I let her go without dragging her through the mud, even though I easily could have. I didn’t want to win. I wanted closure. Dana and I kept in touch for a bit, mostly to share updates on the case. But eventually, even that faded. Her life moved forward. Mine did too. One night, I sat on the porch with a coffee in hand, the same porch she once stood on, staring at the house she used to call home. The wind was quiet.
My dog snorted at my feet, and for the first time in a long, long time, I smiled genuinely. I started traveling again, something I used to love but stopped doing because she hated airports. I took a solo trip to the Pacific Northwest, hiked trails I’d only ever seen in photos, met people who didn’t know my story, who just saw me as a guy rediscovering his life.
It felt good to be anonymous, not someone’s husband, not someone’s ex, just me. And funny enough, that’s where I met Harper. She wasn’t dramatic.
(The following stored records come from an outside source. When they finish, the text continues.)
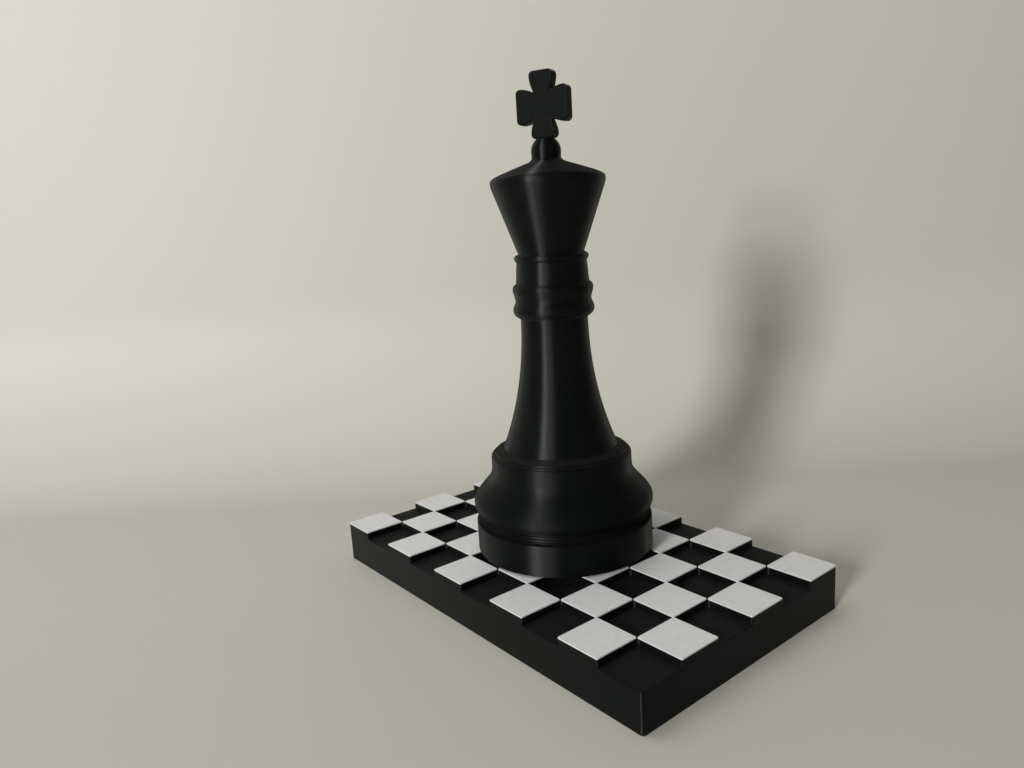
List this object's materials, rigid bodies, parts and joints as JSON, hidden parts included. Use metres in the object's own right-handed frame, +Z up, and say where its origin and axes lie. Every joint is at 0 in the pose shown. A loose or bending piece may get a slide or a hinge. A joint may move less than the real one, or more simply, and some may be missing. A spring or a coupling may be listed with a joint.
{
  "type": "giant chess king on a chessboard plinth",
  "caption": "Giant turned chess king with a flared crown and cross, standing over a peg on a rectangular plinth of raised white and sunk black squares.",
  "frame": {"origin": "centre of the plinth's underside, on the king's turning axis", "axes": "+Z up along the king's axis, +X along the plinth's ten-square long side, +Y along its six-square short side"},
  "size_m": [0.25, 0.15, 0.2828],
  "materials": {
    "black_print": "satin black printed plastic with fine level layer lines",
    "white_print": "matte white printed plastic with fine infill lines",
    "steel": "turned zinc-plated steel",
    "brass": "turned brass",
    "felt": "black felt",
    "rubber": "matte black rubber"
  },
  "bodies": {
    "board": {"board_body": "black_print", "white_square_a1": "white_print", "white_square_a3": "white_print", "white_square_a5": "white_print", "white_square_b2": "white_print", "white_square_b4": "white_print", "white_square_b6": "white_print", "white_square_c1": "white_print", "white_square_c3": "white_print", "white_square_c5": "white_print", "white_square_d2": "white_print", "white_square_d4": "white_print", "white_square_d6": "white_print", "white_square_e1": "white_print", "white_square_e3": "white_print", "white_square_e5": "white_print", "white_square_f2": "white_print", "white_square_f4": "white_print", "white_square_f6": "white_print", "white_square_g1": "white_print", "white_square_g3": "white_print", "white_square_g5": "white_print", "white_square_h2": "white_print", "white_square_h4": "white_print", "white_square_h6": "white_print", "white_square_i1": "white_print", "white_square_i3": "white_print", "white_square_i5": "white_print", "white_square_j2": "white_print", "white_square_j4": "white_print", "white_square_j6": "white_print"},
    "peg": {"board_peg": "steel"},
    "king_base": {"felt_pad": "felt", "base_drum": "black_print", "pivot_bush": "brass", "ballast_ring_lower": "steel", "ballast_ring_upper": "steel", "ballast_cover": "black_print", "cover_screw_1": "steel", "cover_screw_2": "steel", "cover_screw_3": "steel", "cover_screw_4": "steel"},
    "seal": {"seal_ring": "rubber"},
    "king_upper": {"bell": "black_print", "stem": "black_print", "collar": "black_print", "crown": "black_print", "cross": "black_print", "cross_pin": "steel", "tie_rod": "steel", "crown_insert": "brass", "clamp_washer": "steel", "clamp_nut": "steel"}
  },
  "joints": [
    {"name": "king_turn", "type": "hinge", "parent": "board", "child": "peg", "pos_m": [0, 0, 0.02], "axis": [0, 0, 1], "continuous": true},
    {"name": "king_lift", "type": "slide", "parent": "peg", "child": "king_base", "axis": [0, 0, 1], "range_m": [0, 0.06]},
    {"name": "base_unscrew", "type": "hinge", "parent": "king_base", "child": "seal", "pos_m": [0, 0, 0.05], "axis": [0, 0, 1], "range_deg": [0, 540]},
    {"name": "body_rise", "type": "slide", "parent": "seal", "child": "king_upper", "axis": [0, 0, 1], "range_m": [0, 0.0025]}
  ],
  "couplings": [
    {"joint": "body_rise", "follows": "base_unscrew", "m_per_rad": 0.0002642}
  ]
}
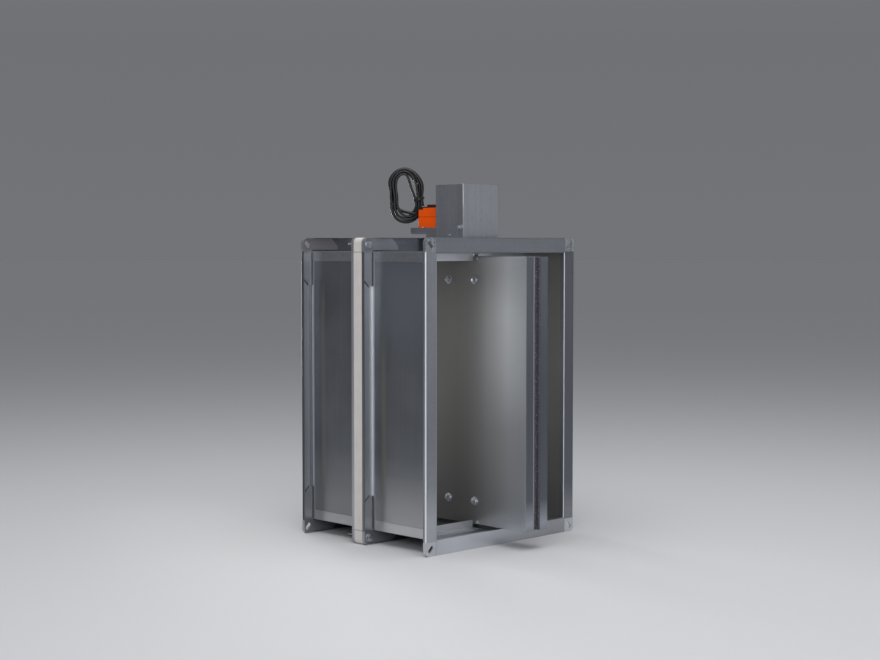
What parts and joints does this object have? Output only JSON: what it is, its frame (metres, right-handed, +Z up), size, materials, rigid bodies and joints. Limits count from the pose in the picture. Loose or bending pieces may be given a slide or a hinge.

She wasn’t complicated. She asked questions and actually listened to the answers. We didn’t jump into anything fast. I wasn’t ready. But over time, what started as a conversation on a rainy trail turned into dinner, then laughter, then something steady, no secrets, no silence, just honesty.
Looking back, I think I had to lose everything to understand what kind of peace I deserved. I spent too many years trying to be enough for someone who had already decided she wanted something else. But now, I don’t live in fear of being left. I live with the freedom of knowing I let go of someone who was never really holding on.
She might have left through a lawyer, but I moved on through clarity.